Now that my retirement is upon me, it is starting to sink in how significant being on the field really was. This thing happens when you play, I think, where your mind focuses so much on the game and on the mindset necessary to play, that you forget a lot of the other stuff around the game. Playing itself, the act of playing, fielding, baserunning, keeping your head in the game, and so on is so all-absorbing at the time it is going on that you develop a mindset for playing that is quite different from the one you have as a spectator, or fan, or historian.

This is why I was surprised today when I finally started going through the stack of baseball books that have accumulated on my desk over the past 12 months and discovered my name so prominently featured in one of them. I’ve gotten a lot of good books. Some I bought, some were sent to me by publishers or authors hoping for a review, others I got as gifts. I’ve been meaning to read them all, but I haven’t had time.

One of the largest in the stack is the “Encyclopedia of Women and Baseball,” edited by Leslie Heaphy Mel May. Leslie gave me a copy of the book at last summer’s SABR convention in St. Louis. I’ve been a member of the women and baseball committee of SABR for a couple of years now, and we’ve corresponded a lot in email about it. I recalled sending her some photos of the New England Women’s Baseball League and such.

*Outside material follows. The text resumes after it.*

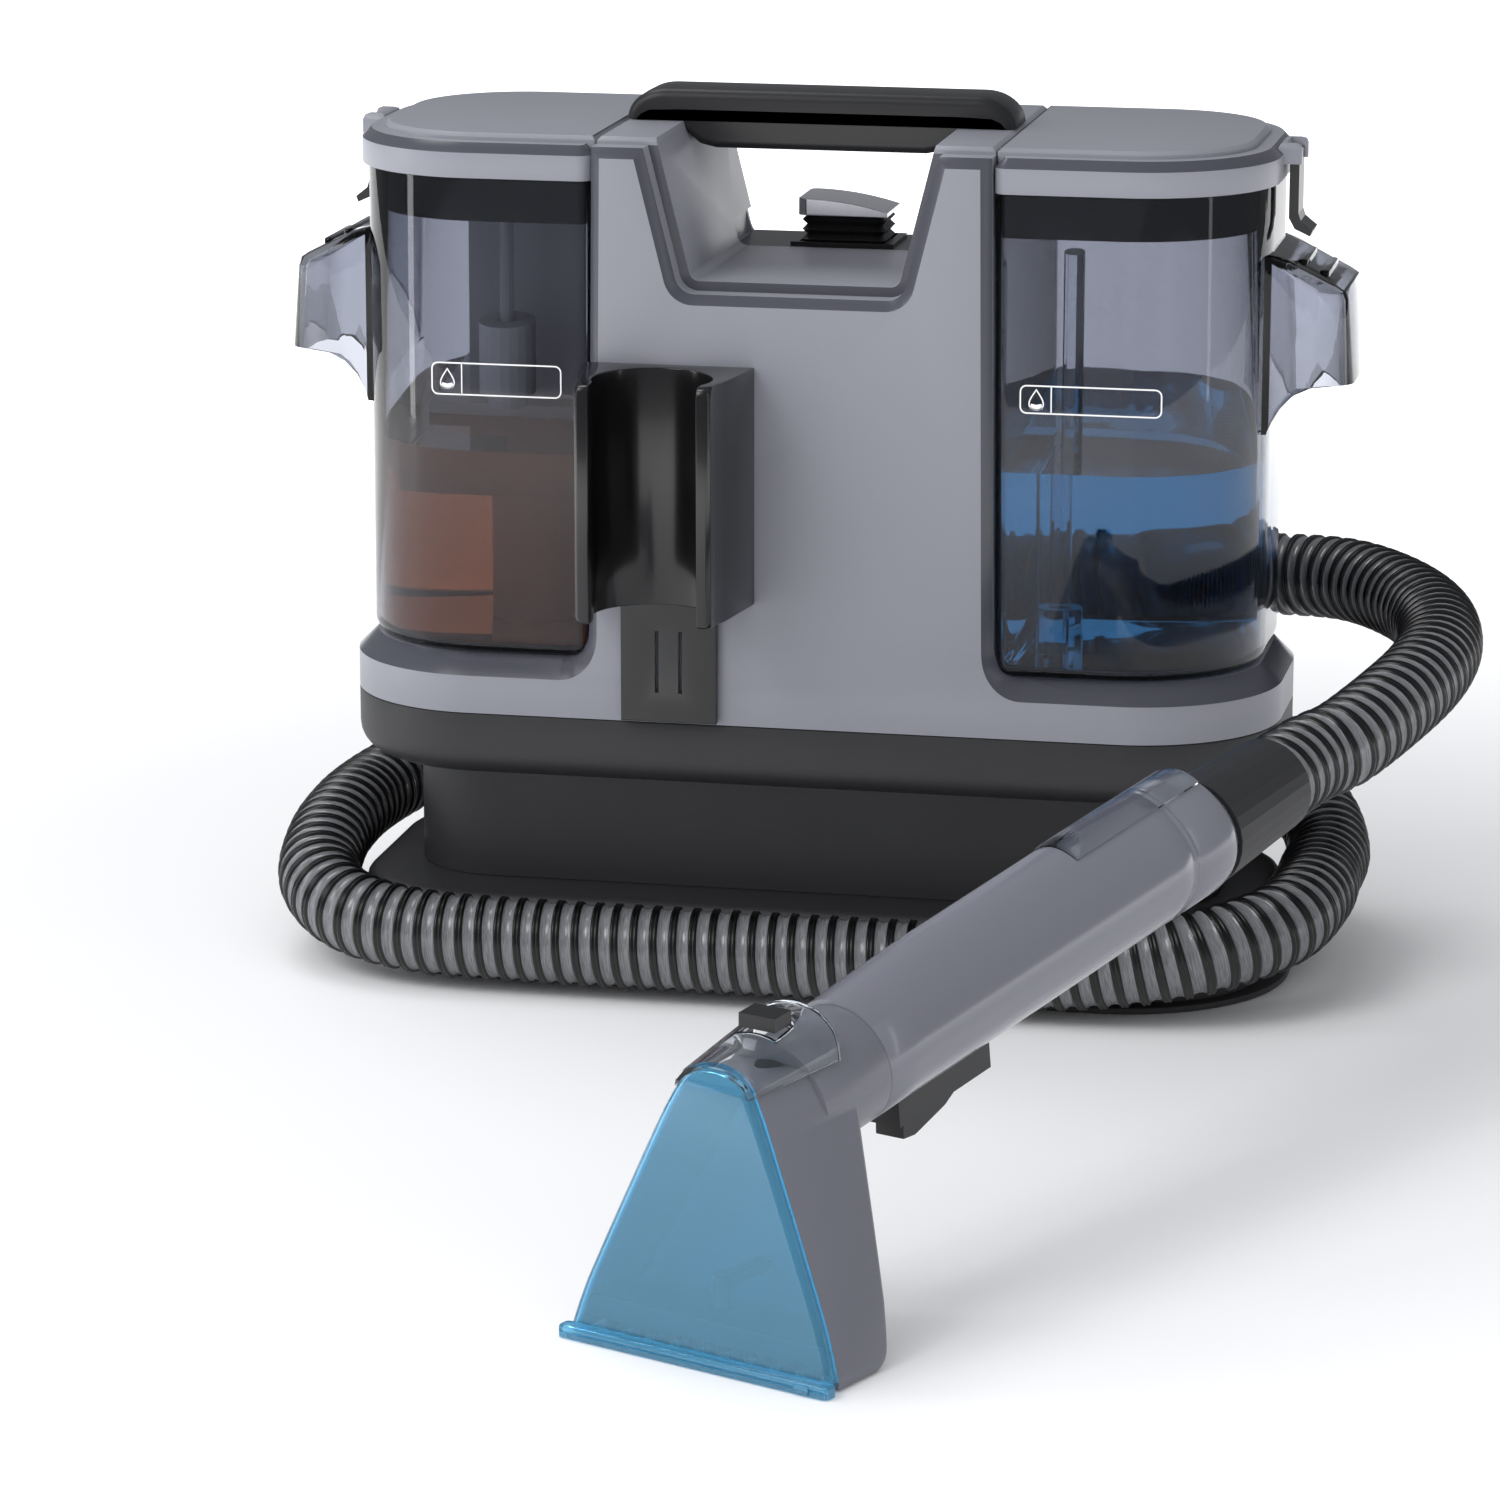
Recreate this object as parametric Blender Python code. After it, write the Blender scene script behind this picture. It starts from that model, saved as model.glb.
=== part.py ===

I didn’t realize, though, what a lynchpin in the system I apparently was, as a bridge between the historians and the current players. But I am the very first person thanked in the Acknowledgments. “There are many individuals who deserve special thanks for their help in gathering materials, starting with Cecilia Tan,” it says, “who is herself a player. Cecilia provided information not only about her own experienced but also about the 24-hour benefit game in Arizona. Most importantly, she provided contacts with a couple of hundred other ball players.”

Yeah, I guess I did! It was only then that it occurred to me that… holy crap… am I actually IN this encyclopedia? Yes. There I am on page 282. 162 words encapsulating my sporting and athletic achievements.

In other words, I was there.

Sometimes it doesn’t feel like much. What did I do really, but drive around like a nut searching for the right out of the way ballfield in Lynn where the North Shore Cougars were due to take on the Lowell Robins? But put on cleats and tear up the grass two nights a week in Slater Park in Pawtucket, RI? Maybe I’m the Joe Garagiola of the women’s leagues. I was never the best player, but I’ve told the most stories about it.

I can tell the stories differently because I was there. You can look it up.

And so, yes. It would have mattered to be there for this home opener. But I’m not going to be there. I will pin my hopes instead on being there for Game Seven of the World Series, which would be the only truly fitting occasion to say goodbye to the old ballpark with. We’ll see if it happens. A lot depends on the weather, and the Yankees, and things beyond my control.